Eine Frage, die man sich übrigens auch bei den Exploits und Bugs stellen muss. Manche sind beinahe so alt, wie die Civilisation Reihe - zum Beispiel der Missbrauch des Wissenschafts- und Produktions Overflow. Unlimitiertes Gold durch An- und Verkauf von Truppen? Bestimmte Eigenschaften von Staatsoberhäuptern und Technologien aus dem Kulturforschungsbaum? Scythia, die "Chivalry" Policy und der Verkauf von Truppen: "Kein Kommentar". Abholzen von Bäume, Dschungel und keine Abzüge, wenn man dies ausserhalb der Stadt macht? Alles vorhanden und vieles mehr. Da manche der - nennen wir es nicht Feature - Bugs sehr offensichtlich sind, ist das ärgerlich. In einem Single Player Game kann man die zahlreichen Exploits unter Aufbietung aller Willenskraft ignorieren und wie man gewinnt, bleibt einem selbst überlassen. Für diejenigen Spieler, die sich gerne im Multiplayer messen, ist es aber die Pest.

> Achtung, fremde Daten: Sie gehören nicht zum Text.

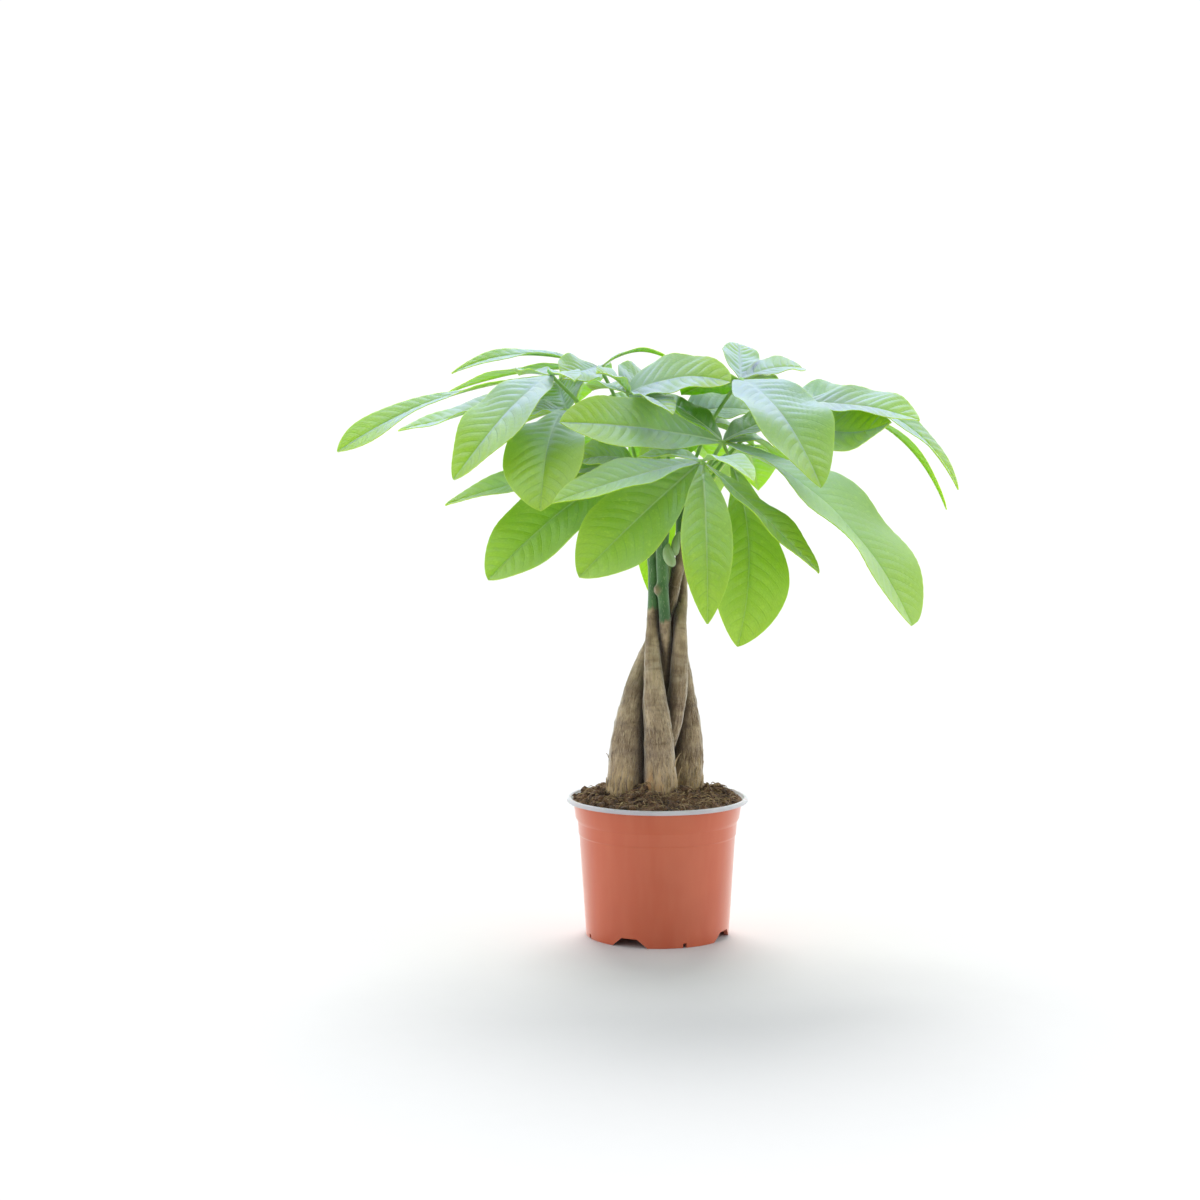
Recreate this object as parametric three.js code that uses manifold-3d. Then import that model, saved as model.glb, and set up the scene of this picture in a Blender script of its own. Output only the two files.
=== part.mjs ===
// A potted money tree: five braided stems in a thin terracotta-coloured grower's pot, carrying
// a crown of palmate leaves. Millimetres, +Z up, the front of the plant faces -Y. The origin is
// the centre of the pot's foot, on the surface that the pot stands on.
import * as THREE from "three";
import { mergeVertices } from "three/addons/utils/BufferGeometryUtils.js";
import Module from "manifold-3d";

const wasm = await Module();
wasm.setup();

// ---- driving dimensions ---------------------------------------------------------------------
const CLEARANCE = 0.3; // left between pieces that touch on the real plant

const POT_HEIGHT = 92;
const LIP_RADIUS = 60;
const LIP_HEIGHT = 2.8;
const LIP_WIDTH = 2.2;
const LIP_FALL = 1.2; // the lip's inner edge drops this far to the pot's mouth
const MOUTH_RADIUS = 56.8;
const LIP_EDGE = 0.8; // the lip's edges are broken by this much
const WALL = 1.3;
const COLLAR_TOP_RADIUS = 55.6;
const COLLAR_FOOT_RADIUS = 54.2;
const COLLAR_FOOT_Z = 78.5;
const BODY_TOP_RADIUS = 52.2;
const BODY_TOP_Z = 75.5;
const RING_Z = 67.5;
const RING_STEP = 0.45; // the wall is this much fuller above the ring
const RING_BEVEL = 1;
const FOOT_RADIUS = 47.3;
const FOOT_WIDTH = 2.6;
const FLOOR_Z = 6.5; // underside of the raised floor
const POT_SIDES = 48;

const NOTCH_COUNT = 4;
const NOTCH_TURN = -24; // degrees round from the front, at the first notch
const NOTCH_WIDTH = 25; // at the foot
const NOTCH_HEIGHT = 5.8;
const NOTCH_SLANT = 7;
const SLIT_TURN = 21;
const SLIT_WIDTH = 2.5;
const SLIT_HEIGHT = 3;
const DRAIN_COUNT = 8;
const DRAIN_RADIUS = 4;
const DRAIN_CIRCLE = 33;
const DRAIN_SIDES = 12;
const CUTTER_REACH = 6; // a cutter runs this far past what it cuts

const SOIL_EDGE_Z = 90.2;
const SOIL_EDGE_RADIUS = 55.7;
const SOIL_MOUND = 6.5;
const SOIL_LUMP = 1.5;
const SOIL_RINGS = 6;
const LUMPS_X = 0.41; // waves per millimetre, in radians, of the lumps along x and y
const LUMPS_Y = 0.37;
const LUMPS_SLANT = 0.53;
const BURIED_Z = 55; // depth at which the stems end in the soil

const STEM_SIDES = 10;
const STEM_STEPS = 19;
const FOOT_CIRCLE = 2.4; // the leaf stalks stand on this circle on a stem's flat top
const STALK_FOOT_RADIUS = 1.75;
const STALK_RADIUS = 1.25;
const STALK_SIDES = 6;
const STALK_STEPS = 8;
const STALK_LEAN = 0.3; // share of its run, and of its climb, at which a stalk bends over
const STALK_CLIMB = 0.62;
const STALK_FOOT_TAPER = 6;
const HUB_RADIUS = 2.6;
const HUB_SIDES = 6;

const BLADE_THICKNESS = 0.8;
const BLADE_ROWS = 8;
const BLADE_COLUMNS = 2;
const BLADE_ROOT_WIDTH = 2.6;
const BLADE_FOLD = 12; // degrees that each half rises from the midrib
const BLADE_WIDEST = 0.56; // share of the length at which a leaflet is widest
const BLADE_FULLNESS = 0.8; // the lower it is, the blunter a leaflet's ends
const BLADE_WAVES = 2.3;
const BLADE_WAVE_SHARE = 0.045; // height of the waved edge as a share of the width

// ---- the five stems, from the soil to their tops --------------------------------------------
// Each point is [x, y, z, radius]. They cross over each other twice between z = 120 and 240.
const STEMS = {
  stem_left: [
    [-20, -8, BURIED_Z, 9], [-21.1, -9, 92, 13], [-19.3, -6, 129, 11.6], [-14.5, 1.5, 156, 9.4],
    [-6, 14, 182, 7.2], [4, 6.8, 209, 4.9], [8.7, 2.4, 222, 4.1], [12.5, 0.6, 239, 3.8], [17, -1, 256, 3.7],
    [24, -3, 284, 4.3],
  ],
  stem_front: [
    [2, -16, BURIED_Z, 8.5], [1.9, -17, 92, 10.8], [0.5, -15.4, 129, 9.9], [-2.4, -9.8, 162, 7.3],
    [-3.6, -3, 189, 4.9], [-3.1, 0, 209, 4], [-3, 0.5, 229, 3.5], [-3.5, 1, 249, 3.4], [-12, -1, 282, 4.3],
  ],
  stem_right: [
    [19.3, 8, BURIED_Z, 8.6], [19.3, 8, 92, 11], [20.6, 12.8, 129, 10], [17.3, 14.6, 160, 7.6],
    [13.5, 14.2, 189, 6], [12, 13.8, 209, 5], [8, 15, 222, 4.4], [4, 13, 239, 4], [0, 13, 256, 3.8],
    [-8, 21, 286, 4.3],
  ],
  stem_crossing: [
    [-11, 17, BURIED_Z, 7], [-10, 17, 92, 8.5], [-1, 9, 110, 6.5], [7, 2, 129, 5.5], [13, -1, 160, 6.6],
    [14.5, -1.4, 189, 5.2], [14.6, -1, 209, 4.2], [16.2, 8.2, 222, 3.7], [16, 10.4, 239, 3.6],
    [15.4, 12.4, 256, 3.5], [17, 21, 288, 4.3],
  ],
  stem_back: [
    [9, 29, BURIED_Z, 8], [9, 30, 92, 10.4], [4, 25, 129, 8.3], [4, 11.5, 160, 5.9], [5.4, 4.8, 186, 4.1],
    [4.6, -4.4, 209, 3.8], [3.2, -5.6, 229, 3.7], [2.7, -6, 245, 4], [2.4, -7.6, 256, 3.8],
    [4, -14, 278, 4.3],
  ],
};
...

Die Spielmechaniken sind solide und gut, das Spiel sieht klasse aus und es gibt viele tolle Neuerungen. Der Aufbau einer Zivilisation hat selten soviel Spaß gemacht, die Spielmechanik mit den Stadtbezirken rockt. Aber der Gesamteindruck wird nicht nur durch neue Exploits und ein paar wirklich derbe Bugs getrübt, sondern auch durch eine stellenweise erschreckend schwache KI. Die fehlende Balance kann mit Sicherheit durch ein paar Patches korrigiert werden und die meisten Spieler können bedenkenlos zugreifen - man bekommt ein gutes Spiel, das lange Spaß macht. Aber für einen alten Strategiefuchs, der die Serie seit Jahren spielt? Nur bedingt zu empfehlen und nur dann, wenn man die Erwartungshaltung etwas nach unten schraubt.